US House's top tax writer sees narrow window for reform

15 Feb, 2015

The Republican Party's leading voice on taxes and budgets, Paul Ryan, said on Friday that the current Congress has only a few months to pull together a deal to overhaul the US tax code. "My guess is tax reform is a 2015 thing for sure and I think it's got to be done by the end of the summer," the House of Representatives Ways and Means Committee chief told reporters.
Washington has not been able to summon the political will to reform the loophole-riddled tax code for 28 years. And with only a short window of opportunity this year, lawmakers will need to work quickly to find common ground. Ryan said he would prefer to pass a comprehensive tax reform plan this year that simplifies and lowers rates for both companies and individuals. Democratic President Barack Obama has said he wants to push forward with a corporate-only tax reform.
Ryan said he is open to doing tax reform in phases, but if there's no deal by fall for an initial phase, "it's hard to see how that gets done." Congress' energies in the autumn will be consumed with a new round of spending bills for the fiscal year starting October 1, he said. And in 2016, election-year politics will make tax reform more difficult to achieve. A key hurdle for a corporate-only reform deal will be how to treat small business owners, whose profits are often taxed as individual income, he said.
Ryan said he still wants to cut the top corporate and individual tax rates to 25 percent from 35 percent and 39.6 percent, respectively, but he did not say how to do this. He said a tax reform plan unveiled last year by his predecessor as chairman of the Ways and Means Committee, former Representative Dave Camp, was helpful. "We see that as a starting point. We see it as something that educated us."

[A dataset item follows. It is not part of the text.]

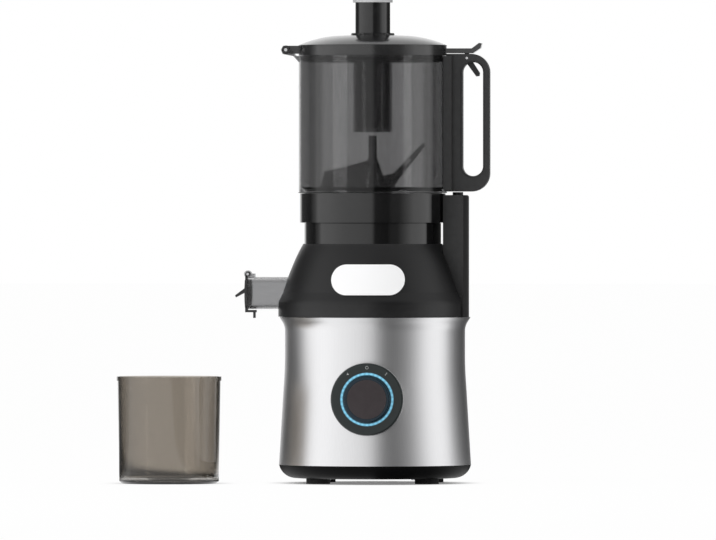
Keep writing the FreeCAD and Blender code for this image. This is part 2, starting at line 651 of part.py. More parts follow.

On trade, Ryan said he would push ahead for a bill to grant the Obama administration "fast track" negotiating authority for major free trade deals, including the Trans Pacific Partnership talks with 11 Asia-Pacific countries. Many Democrats want any trade deals to have provisions aimed at thwarting currency manipulation, but Ryan said such provisions may be counterproductive, encouraging retaliatory tariffs or damaging the dollar's reserve currency status.